Выборы прошли в июле. Много времени и сил у Бальзака отнимало продвижение «Шагреневой кожи». Победи он на выборах, возможно, он прошел бы мимо своего истинного призвания, но он не победил. Он возлагал надежды на дополнительные выборы, которые должны были пройти в Шиноне летом 1832 г. «Кандидатство мсье де Бальзака поистине озорное (drolatique), – издевалась «Фигаро», в виде исключения, имея на то основания. – До него еще никто не пытался ублажать избирателей шагреневой кожей». Тем не менее, в представлении Бальзака, шинонская кампания стала поистине героической попыткой завоевать место в парламенте. В салоне Олимпии Пелисье он познакомился с герцогом де Фиц-Джеймсом, дерзким, энергичным оратором, которому хватило остроумия оценить «Озорные рассказы» по достоинству. Однако он считал, что впоследствии они способны скомпрометировать кандидата в депутаты. ФицДжеймс был главой легитимистов, точнее, активного крыла партии, которое отказывалось пассивно противодействовать Июльской монархии, не участвуя в голосовании. Представившись «простым солдатом» «святого дела», Бальзак принялся набираться нового опыта. Он считал, например, что воинскую повинность следует ограничить низшими классами. Он опубликовал ораторский призыв к авторитарному правительству в форме рассказа под названием Le Départ: последний законный король Франции, Карл Х, уплывает в метафорический закат, забирая с собой все надежды на мир, справедливость и «логику».

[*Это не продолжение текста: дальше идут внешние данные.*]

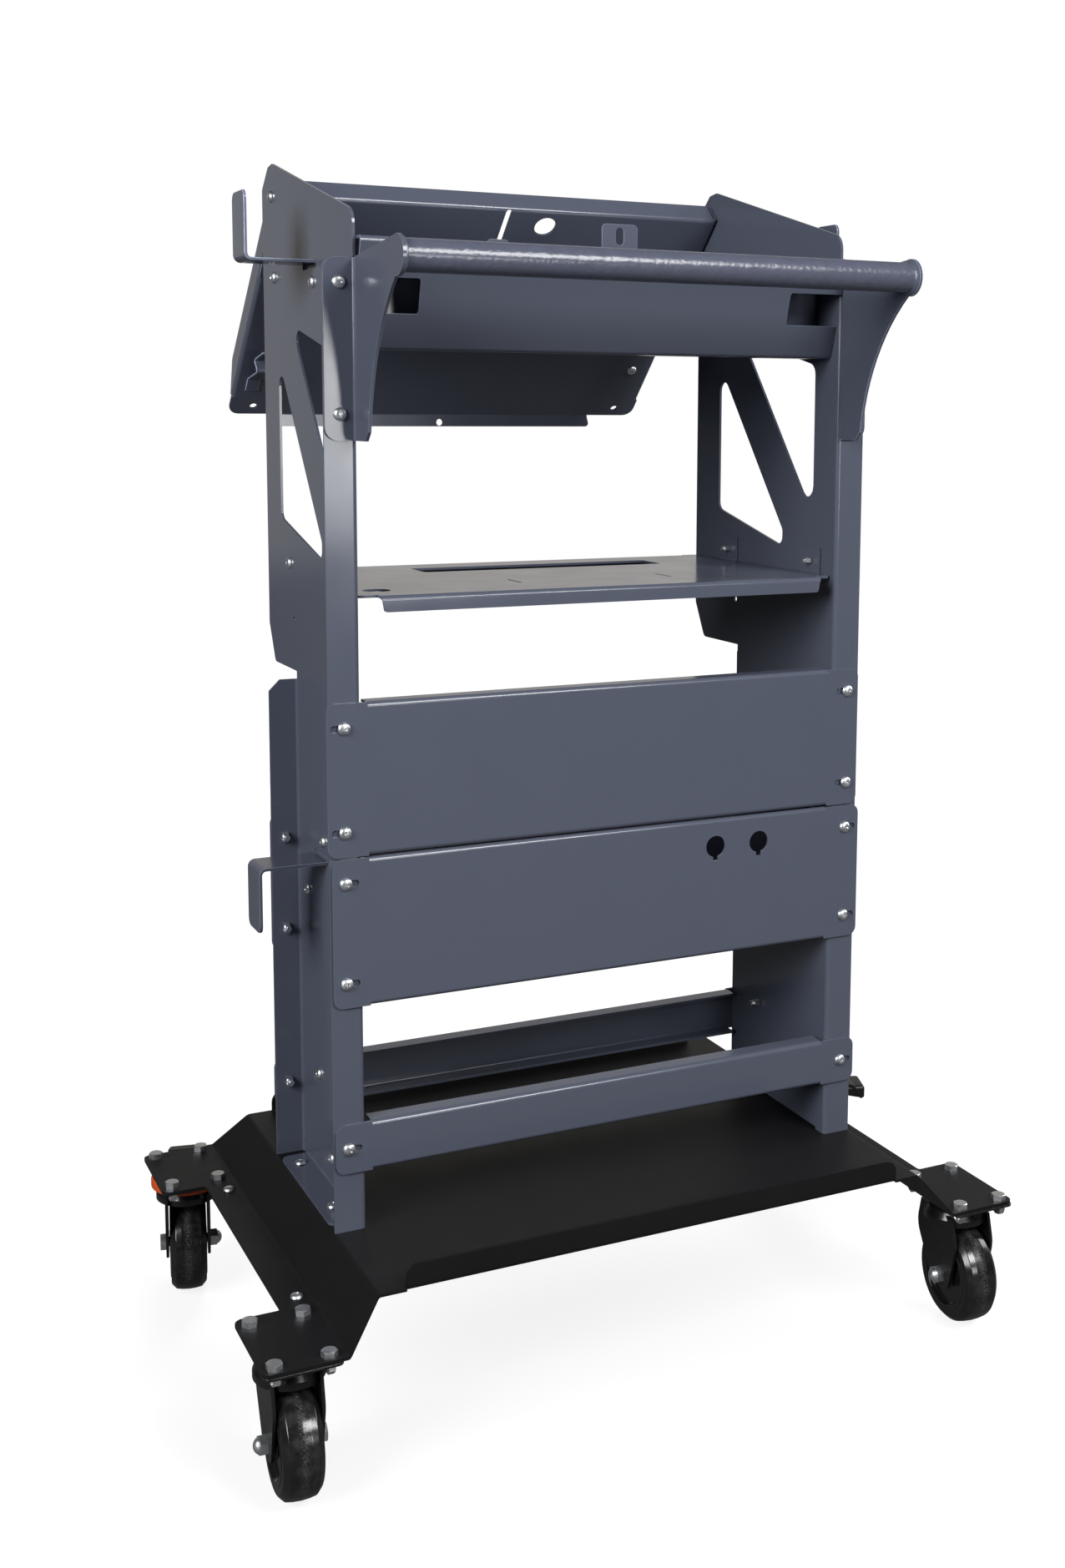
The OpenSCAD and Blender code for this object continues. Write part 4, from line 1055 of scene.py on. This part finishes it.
class DressCasters(CartOperator, bpy.types.Operator):
    """Round and lacquer the casters' plates, forks, kingpins, axles and brake parts"""

    bl_idname = "cart.dress_casters"
    bl_label = "Casters"

    def execute(self, context):
        edge = context.scene.cart_sheet_work.edge
        for name in CASTERS:
            dressed("caster_plate_" + name, edge)
            dressed("fork_" + name, 1.2 * edge)
            dressed("axle_" + name, 0.5 * edge, smooth=30)
        for name in BRAKED_CASTERS:
            self.lock_ring("lock_ring_" + name)
            dressed("brake_pedal_" + name, 1.6 * edge, reshape=lambda bm: self.add_toe(bm, name))
            dressed("pedal_pins_" + name, 0.8 * edge)
        dressed("kingpins", 0.6 * edge)
        return {"FINISHED"}

    def add_toe(self, bm, name):
        """Adds the thick moulded toe at the end of a brake pedal."""
        sizes = bpy.context.scene.cart_wheels
        inset, drop, lift, corner = 13 * MM, 2 * MM, 6 * MM, 4 * MM
        places = {joint["name"]: Vector(joint["pos_m"]) for joint in frame["joints"]}
        pin = places["swivel_" + name]
        out = Vector((*(places["brake_" + name] - pin).xy, 0)).normalized()
        reach = max((v.co - pin).dot(out) for v in bm.verts)
        heights = [v.co.z for v in bm.verts]
        middle = (min(heights) + max(heights)) / 2
        toe = bmesh.new()
        bmesh.ops.create_cube(toe, size=1.0)
        bmesh.ops.scale(toe, vec=(sizes.toe_width, sizes.toe_depth, sizes.toe_height), verts=toe.verts)
        inner = [v for v in toe.verts if v.co.y < 0 and v.co.z < 0]
        bmesh.ops.translate(toe, vec=(0, 0, lift), verts=inner)
        bmesh.ops.bevel(
            toe, geom=toe.edges, offset=corner, segments=4, profile=0.5, affect="EDGES", material=-1
        )
        turn = Matrix.Rotation(math.atan2(-out.x, out.y), 4, "Z")
        seat = Vector((pin.x, pin.y, middle - drop)) + out * (reach - inset)
        bmesh.ops.transform(toe, matrix=Matrix.Translation(seat) @ turn, verts=toe.verts)
        bm.from_mesh(as_mesh(toe, "toe"))

    def lock_ring(self, node):
        """A moulded ring under the plate, with a skirt that hangs over the fork's crown."""
        sizes = bpy.context.scene.cart_wheels
        low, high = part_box(node)
        centre = Vector(((low.x + high.x) / 2, (low.y + high.y) / 2, high.z))
        radius = (high.x - low.x) / 2
        bottom = low.z - high.z
        outer, inside, bore = radius + sizes.ring_over, radius - 1 * MM, radius - 7 * MM
        hem = bottom - sizes.ring_skirt
        profile = [
            (bore, 0, 0),
            (outer - 1 * MM, 0, 0.8 * MM),
            (outer, -3 * MM, 1 * MM),
            (outer, hem, 1.4 * MM),
            (inside, hem, 0.5 * MM),
            (inside, bottom, 0.5 * MM),
            (bore, bottom, 0),
        ]
        bm = bmesh.new()
        spun(bm, rounded_profile(profile), Z_AXIS, centre, steps=64)
        piece(bm, node, smooth=40)


class BuildWheels(CartOperator, bpy.types.Operator):
    """Turn the four wheels, with a marked tread"""

    bl_idname = "cart.build_wheels"
    bl_label = "Wheels"

    def execute(self, context):
        sizes = context.scene.cart_wheels
        radius, half = sizes.wheel_radius, sizes.wheel_width / 2
        tread_depth = 6 * MM
        profile = rounded_profile(self.section(sizes, radius, half))
        joints = {joint["name"]: joint for joint in frame["joints"]}
        for name in CASTERS:
            spin = joints["spin_" + name]
            axis, centre = Vector(spin["axis"]).normalized(), Vector(spin["pos_m"])
            bm = bmesh.new()
            spun(bm, profile, axis, centre, sizes.around)
            tread = bm.verts.layers.float.new("tread")
            for vert in bm.verts:
                arm = vert.co - centre
                offset = arm.dot(axis)
                if (arm - axis * offset).length > radius - tread_depth:
                    vert[tread] = max(0.0, 1 - abs(offset) / half)
            piece(bm, "wheel_" + name, smooth=40)
        return {"FINISHED"}

    def section(self, sizes, radius, half):
        """Half a wheel's section, from the bore to the tread, and then back on its other side."""
        hub = sizes.hub_width / 2
        rim = sizes.rim_radius
        side = [
            (sizes.bore_radius, hub, 0),
            (sizes.hub_radius, hub, 1.2 * MM),
            (sizes.hub_radius + 1.5 * MM, half - 4 * MM, 2 * MM),
            (rim - 2 * MM, half - 4.5 * MM, 2 * MM),
            (rim, half, 1.2 * MM),
            (rim + 3.5 * MM, half, 0.8 * MM),
            (rim + 4.5 * MM, half - 0.8 * MM, 0.5 * MM),
            (radius - 7 * MM, half - 0.6 * MM, 5 * MM),
            (radius - 1.4 * MM, half - 6 * MM, 2 * MM),
            (radius - 0.4 * MM, half - 12 * MM, 8 * MM),
            (radius, 0.6 * MM, 0),
        ]
        return side + [(r, -offset, bend) for r, offset, bend in reversed(side)]


class SetStudio(CartOperator, bpy.types.Operator):
    """Set the pale floor, the white backdrop, the soft lights and the camera"""

    bl_idname = "cart.set_studio"
    bl_label = "Studio"

    def execute(self, context):
        settings = context.scene.cart_studio
        disc = bmesh.new()
        bmesh.ops.create_circle(disc, cap_ends=True, segments=64, radius=9)
        floor = bpy.data.objects.new("floor", as_mesh(disc, "floor"))
        context.scene.collection.objects.link(floor)
        floor.data.materials.append(studio_paper())
        context.scene.world = studio_room(settings)
        for name, place, aim, size, power, mirrored in LAMPS:
            self.lamp(name, place, aim, size, getattr(settings, power), mirrored)
        self.place_camera(context.scene, settings)
        context.scene.view_settings.view_transform = "Standard"
        return {"FINISHED"}

    def lamp(self, name, place, aim, size, power, mirrored):
        light = bpy.data.lights.new(name, "AREA")
        light.energy, light.shape = power, "RECTANGLE"
        light.size, light.size_y = size
        obj = bpy.data.objects.new(name, light)
        obj.location = place
        obj.rotation_mode = "QUATERNION"
        obj.rotation_quaternion = (Vector(aim) - Vector(place)).to_track_quat("-Z", "Y")
        obj.visible_camera = False
        obj.visible_glossy = mirrored
        bpy.context.scene.collection.objects.link(obj)

    def place_camera(self, scene, settings):
        """Stands the camera at the eye, with the photo's frame and centre."""
        yaw, pitch, roll = settings.yaw, settings.pitch, settings.roll
        level_forward = Vector((math.sin(yaw), math.cos(yaw), 0))
        forward = level_forward * math.cos(pitch) + Z_AXIS * math.sin(pitch)
        level = Vector((math.cos(yaw), -math.sin(yaw), 0))
        upright = level.cross(forward)
        right = level * math.cos(roll) + upright * math.sin(roll)
        up = upright * math.cos(roll) - level * math.sin(roll)
        camera = bpy.data.cameras.new("camera")
        obj = bpy.data.objects.new("camera", camera)
        scene.collection.objects.link(obj)
        turned = Matrix((right, up, -forward)).transposed().to_4x4()
        obj.matrix_world = Matrix.Translation(settings.eye) @ turned
        width, height = PHOTO
        camera.sensor_width = 36
        camera.lens = settings.focal * camera.sensor_width / height
        camera.shift_x = (width / 2 - settings.centre[0]) / height
        camera.shift_y = (settings.centre[1] - height / 2) / height
        camera.clip_start, camera.clip_end = 0.05, 50
        scene.camera = obj


class CartPanel(bpy.types.Panel):
    """Lists the cart's settings and steps"""

    bl_idname = "VIEW3D_PT_tool_cart"
    bl_label = "Tool cart"
    bl_space_type = "VIEW_3D"
    bl_region_type = "UI"
    bl_category = "Tool cart"

    def draw(self, context):
        for group in GROUPS:
            settings = getattr(context.scene, group)
            for name in settings.__annotations__:
                self.layout.prop(settings, name)
        for step in STEPS:
            self.layout.operator(step.bl_idname)


GROUPS = {
    "cart_finishes": CartFinishes,
    "cart_sheet_work": CartSheetWork,
    "cart_fasteners": CartFasteners,
    "cart_wheels": CartWheels,
    "cart_handle": CartHandle,
    "cart_studio": CartStudio,
}
STEPS = (
    MakeFinishes,
    DressFrame,
    DressBase,
    BuildHandle,
    BuildFasteners,
    DressCasters,
    BuildWheels,
    SetStudio,
)


def register():
    for cls in (*GROUPS.values(), *STEPS, CartPanel):
        bpy.utils.register_class(cls)
    for name, cls in GROUPS.items():
        setattr(bpy.types.Scene, name, PointerProperty(type=cls))


def unregister():
    for name in GROUPS:
        delattr(bpy.types.Scene, name)
    for cls in (CartPanel, *reversed(STEPS), *reversed(GROUPS.values())):
        bpy.utils.unregister_class(cls)


def main():
    register()
    bpy.ops.cart.make_finishes()
    bpy.ops.cart.dress_frame()
    bpy.ops.cart.dress_base()
    bpy.ops.cart.build_handle()
    bpy.ops.cart.build_fasteners()
    bpy.ops.cart.dress_casters()
    bpy.ops.cart.build_wheels()
    bpy.ops.cart.set_studio()


if __name__ == "__main__":
    main()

Общаясь с легитимистами и печатаясь в их журналах – «Реформатор» (Le Rénovateur) и «Изумруд» (L’Émeraude), – Бальзак ступил на тонкий лед. Герцога де Фиц-Джеймса и еще одного корреспондента-роялиста в 1832 г. арестовали по подозрению в заговоре. Самого Бальзака государство тоже затронуло, но лишь слегка: он получил приказ явиться на сборы Национальной гвардии в ночь на 17 апреля. Позже он предпочтет пару дней в тюрьме ночным прогулкам на холоде; но в 1832 г. он купил саблю за 6 франков и, как положено, явился на сбор. Ничто не должно было помешать его выдвижению в депутаты. Поддерживаемый партией, он предпринял серьезную, практически самоубийственную попытку стать землевладельцем и платить прямой налог. Сначала он стал искать участок в Турени, в окрестностях Вувре (где делали его любимое вино). Затем, видимо забыв о собственных недавних предостережениях, высказанных в «Физиологии брака», он стал подыскивать себе жену488. Женитьба на богатой женщине – предпочтительно на молодой вдове – принесет так нужное ему богатство. Он даже пробовал ухаживать за племянницей герцога де Фиц-Джеймса, маркизой де Кастри, от которой в свое время, в сентябре 1831 г., получил анонимное письмо. Маркиза выражала неудовольствие тем, как Бальзак изображает женщин. Полное пренебрежение правилами орфографии подсказало Бальзаку, что он имеет дело с аристократкой. Бальзак сразу же ответил завуалированным предложением руки и сердца.